WOŚP jeszcze orkiestra czy już tylko kapela?

big Już w tę niedzielę, odbędzie się kolejny finał Wielkiej Orkiestry Świątecznej Pomocy,  z racji tego, że od kilku lat, oprócz corocznego szału zbierania pieniędzy przez całą Polskę słychać głosy krytyczne, postanowiliśmy pochylić się nad tematem WOŚP jak i samego Jurka Owsiaka i sprawdzić, czy ów orkiestra gra dla nas piękną melodię czy ciut fałszuje.

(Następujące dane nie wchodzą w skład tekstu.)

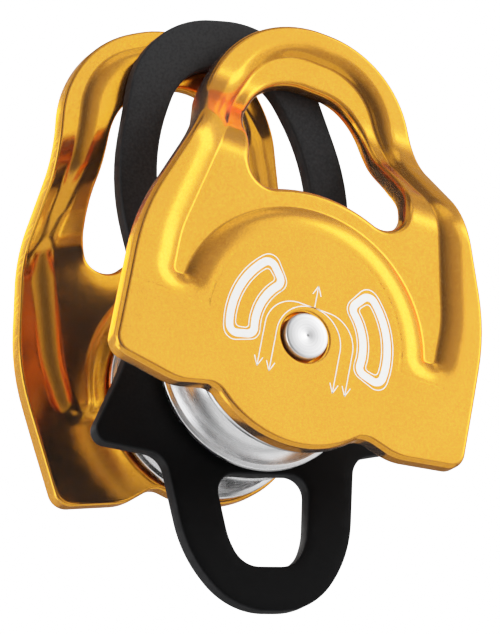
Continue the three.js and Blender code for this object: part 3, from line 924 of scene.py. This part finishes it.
def glow(azimuth, elevation):
    """How bright the studio is in a direction: pale walls, soft boxes at both sides, dark by the camera."""
    level = WALL_GLOW - CEILING_DROP * smoothstep(elevation, CEILING_FROM, CEILING_FULL)
    level += patches(WALL_PATCHES, azimuth, elevation)
    level *= 1 - CAMERA_SHADE * plateau(azimuth, *SHADE_AZIMUTHS) * plateau(elevation, *SHADE_ELEVATIONS)
    return level + patches(LIGHT_PATCHES, azimuth, elevation)


def dome():
    """The studio's walls and soft boxes, seen only in reflections and as light."""
    azimuths, elevations = np.arange(-180, 180, DOME_STEP), np.arange(-90, 90.1, DOME_STEP)
    points = [MIDDLE + direction(a, e) * DOME_DISTANCE for e in elevations for a in azimuths]
    n = len(azimuths)
    faces = [(j * n + i, j * n + (i + 1) % n, (j + 1) * n + (i + 1) % n, (j + 1) * n + i)
             for j in range(len(elevations) - 1) for i in range(n)]
    mesh = bpy.data.meshes.new("studio_dome")
    mesh.from_pydata([tuple(p) for p in points], [], faces)
    levels = [glow(a, e) for e in elevations for a in azimuths]
    mesh.attributes.new("glow", "FLOAT", "POINT").data.foreach_set("value", np.array(levels, np.float32))
    material = bpy.data.materials.new("studio_dome")
    material.use_nodes = True
    tree = material.node_tree
    tree.nodes.clear()
    level = tree.nodes.new("ShaderNodeAttribute")
    level.attribute_name = "glow"
    light = wire(tree, "ShaderNodeEmission", {"Strength": level.outputs["Fac"]})
    tree.links.new(light, tree.nodes.new("ShaderNodeOutputMaterial").inputs[0])
    material.cycles.emission_sampling = "NONE"
    mesh.materials.append(material)
    made = bpy.data.objects.new("studio_dome", mesh)
    bpy.context.scene.collection.objects.link(made)
    made.visible_camera = False


def studio():
    """A white background, a pale floor well below the hanging object, a lamp above it, and the dome."""
    world = bpy.data.worlds.new("studio")
    bpy.context.scene.world = world
    world.use_nodes = True
    background = world.node_tree.nodes["Background"]
    background.inputs["Color"].default_value = (1, 1, 1, 1)
    background.inputs["Strength"].default_value = WHITE_LEVEL

    pale, tree, surface, place = new_finish("pale_floor")
    shade = mixed(tree, ranged(tree, noise(tree, place, 3, 2), 0, 1), FLOOR_LIGHT, FLOOR_DEEP)
    tree.links.new(shade, surface.inputs["Base Color"])
    surface.inputs["Roughness"].default_value = 0.8
    bpy.ops.mesh.primitive_plane_add(size=FLOOR_SIZE, location=(0, 0, FLOOR_Z))
    floor = bpy.context.object
    floor.name = "floor"
    floor.data.materials.append(pale)
    bpy.ops.object.light_add(type="AREA", location=(0, 0, LAMP_Z))
    lamp = bpy.context.object
    lamp.name = "top_lamp"
    lamp.data.shape, lamp.data.size, lamp.data.energy = "DISK", LAMP_SIZE, LAMP_WATTS
    lamp.visible_glossy = lamp.visible_camera = False
    dome()


def camera():
    """The main view, from the left and below, rolled a little."""
    target = Vector((VIEW_TARGET[0], VIEW_TARGET[1], VIEW_TARGET[2] - EYE_TOP)) * MM
    back = direction(VIEW_AZIMUTH, VIEW_ELEVATION)
    right = Vector((math.cos(math.radians(VIEW_AZIMUTH)), math.sin(math.radians(VIEW_AZIMUTH)), 0))
    up = back.cross(right)
    c, s = math.cos(math.radians(VIEW_ROLL)), math.sin(math.radians(VIEW_ROLL))
    turn = Matrix((c * right + s * up, c * up - s * right, back)).transposed().to_4x4()
    lens = bpy.data.cameras.new("camera")
    lens.sensor_width, lens.lens = SENSOR_WIDTH, FOCAL_LENGTH
    made = bpy.data.objects.new("camera", lens)
    made.matrix_world = Matrix.Translation(target + back * VIEW_DISTANCE) @ turn
    bpy.context.scene.collection.objects.link(made)
    bpy.context.scene.camera = made


def tone():
    """A plain view with a soft shoulder, as film has: white is reached at WHITE_LEVEL."""
    view = bpy.context.scene.view_settings
    view.view_transform = "Standard"
    view.look = "None"
    view.use_curve_mapping = True
    mapping = view.curve_mapping
    mapping.white_level = (WHITE_LEVEL,) * 3
    combined, rate = mapping.curves[3], SHOULDER_RATE * WHITE_LEVEL
    for x in SHOULDER_POINTS:
        combined.points.new(x, (1 - math.exp(-rate * x)) / (1 - math.exp(-rate)))
    mapping.update()


studio()
camera()
tone()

 Na samym początku, chciałem dodać, iż do jakichkolwiek konkluzji w tym tekście nie dojdziemy, uważam samą inicjatywę WOŚP za coś wspaniałego, a Jurka Owsiaka, który rozdmuchał całą fundację do sprawy dobra narodowego i właściwie święta państwowego za genialnego marketingowca jak i człowieka o wielkim sercu. Pora jednak na argumenty, które dla całej sprawy są miażdżące, żeby jednak uwidocznić ich moc trzeba się pochylić nad tym czym właściwie fundacja się zajmuje.  Od początku istnienia WOŚP, pieniądze są zbierane na różnego rodzaju sprzęt medyczny, do tej pory udało się go kupić za kwotę prawie 400 milionów złotych, na początku lat 90-tych, ta kwota wydawałaby się oszałamiająca i z pewnością bardzo pomocna dla biednego kraju jakim była przechodząca transformację ustrojową Polska, bo to właśnie państwo a nie sektor prywatny jest odpowiedzialne za wyposażenie swoich placówek medycznych, co za tym idzie nasze datki na WOŚP są pewnego rodzaju dobrowolnym podatkiem, bo gdyby co roku Jurek Owsiak niezbierał tych kilkudziesięciu milionów złotych, musiałby je na ten sprzęt wydać nasz kraj nad Wisłą.  Trzeba więc zadać sobie zasadnicze pytanie czy to się opłaca? Budżet NFZu na rok 2014 wyniósł 61 miliardów złotych, jak łatwo więc policzyć, to co orkiestra zebrała w ciągu dwóch dekad stanowi niecałe 0,8% rocznych wydatków Państwa na służbę zdrowia, jeszcze gorzej się to przedstawia jeśli porównamy roczny budżet NFZ z rocznymi wydatkami WOŚP na ów sprzęt (0,08%!), widać więc jak na dłoni, że WOŚP w żaden kluczowy sposób nie wpływa na stan wyposażenia polskich szpitali a gdyby nie oni w równym stopniu musiałoby sobie z tym poradzić państwo. Mimo, że w moim odczuciu formuła się już wyczerpała, niewarto rezygnować z kapitału i potencjału jakie posiada WOŚP, czy jednak nie lepiej byłoby, gdyby orkiestra zbierała fundusze na takie cele,  w których państwo nas nie wyręczy (np. protezy nóg dla dzieci, refundacja leków na mukowiscydozę)?

Na koniec chciałym poruszyć jeszcze temat samego Jurka Owsiaka i zarzutów wobec niego o defraudację części pieniędzy. Nie jestem ekspertem, nie przejrzałem zestawień finansowych fundacji ale jeśli ktoś stawia mu jakiś zarzut powinien odpowiedzieć merytorycznie, a nie stosować retoryki odnoszącej się do uczuć „Ci ludzie niszczą coś w czym uczestniczy cała Polska, są hejterami”, taka argumentacja do mnie nie trafia, często stosowana jest przez osoby, które na prawdę mają coś do ukrycia np. casus Billa Clintona w sprawie Monici Levinsky.